Every piece of property is limited by the land but typically the best area is away from any low-lying areas or the bottom of a hill. By placing a barn there, you will run the risk of flooding after a storm. You will want to situate the barn so it is downwind of any residential dwellings to keep the smell from people's living space. Also, try to position the barn so that it gets winter sun, but is shielded from the hottest summer temperatures. Try to position it so it catches the summer winds for further ventilation.  So even if a barn looks like it was placed in the ideal spot for a pleasing composition to the eye, most likely their were practical reasons for its placement on the landscape.


Why are barns typically red?

Red barns look great again white snow and green grass but is not all about looks.  Centuries ago, European farmers would seal the wood on their barns with an oil, often linseed oil -- a tawny-colored oil derived from the seed of the flax plant. They would paint their barns with a linseed-oil mixture, often consisting of additions such as milk and lime. The combination produced a long-lasting paint that dried and hardened quickly. (Today, linseed oil is sold in most home-improvement stores as a wood sealant). Now, where does the red come from?

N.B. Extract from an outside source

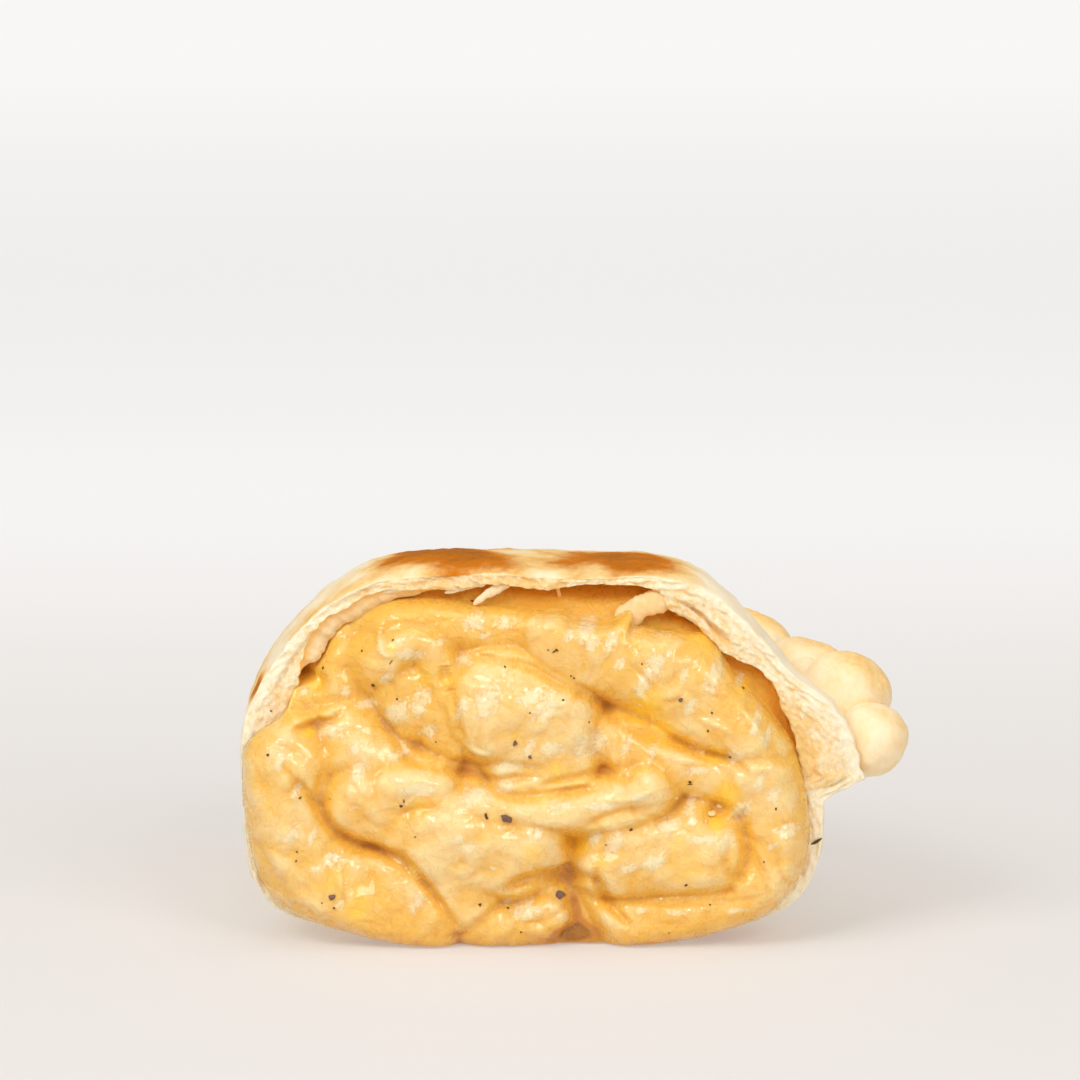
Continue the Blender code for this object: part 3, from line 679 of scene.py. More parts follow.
CRUST_AROUND = 800
RIM_ROWS = 30
NEAR_RIM_ROWS, NEAR_RIM_DEPTH = 20, 6.0
OUTER_ROWS = 43
INNER_ROWS, INNER_DEPTH = 12, 20.0
RIM_ROUNDING, ROUNDED_SHARE = 0.3, 0.18
ROLL_SHARE, ROLL_DEPTH = 0.3, 1.2  # along the top the skin rolls in over this share of the rim
ROLL_PLACES = ((78, 30), (118, 22))
FLANGE_FRAYING, FLANGE_TEETH = 0.10, 2.6
OUTER_FADE, INNER_FADE = 3.0, 1.2  # mm over which the rim's unevenness fades outside and inside
RAGGED, RAGGED_FADE = 0.2, 1.5
OUTER_END = 0.997
BLISTER_COUNT, BLISTER_SHARE = 260, 0.9
PIMPLE_SHARE, PIMPLE_SIZE = 0.55, 3.2
STEAMED_HEIGHT, STEAMED_SIZE = 0.10, 1.8
LEAF_THICKNESS = 0.34
CRUMB_SIZE, CRUMB_HEIGHT = 0.7, 0.11
GOLDEN_INWARD, GOLDEN_TOP = 0.048, 0.14  # how much more golden the rim is a mm further in, and along the top
TOP_MIDDLE, TOP_SPREAD = 95.0, 45.0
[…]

In historically accurate terms, "barn red" is not the bright, fire-engine red that we often see today, but more of a burnt-orange red. As to how the oil mixture became traditionally red, there are two predominant theories:

  • Wealthy farmers added blood from a recent slaughter to the oil mixture. As the paint dried, it turned from a bright red to a darker, burnt red.
  • Farmers added ferrous oxide, otherwise known as rust, to the oil mixture. Rust was plentiful on farms and is a poison to many fungi, including mold and moss, which were known to grown on barns. These fungi would trap moisture in the wood, increasing decay.

Regardless of how the farmer tinted his paint, having a red barn became a fashionable thing. They were a sharp contrast to the traditional white farmhouse.

As European settlers crossed over to America, they brought with them the tradition of red barns. In the mid to late 1800s, as paints began to be produced with chemical pigments, red paint was the most inexpensive to buy. Red was the color of favor until whitewash became cheaper, at which point white barns began to spring up.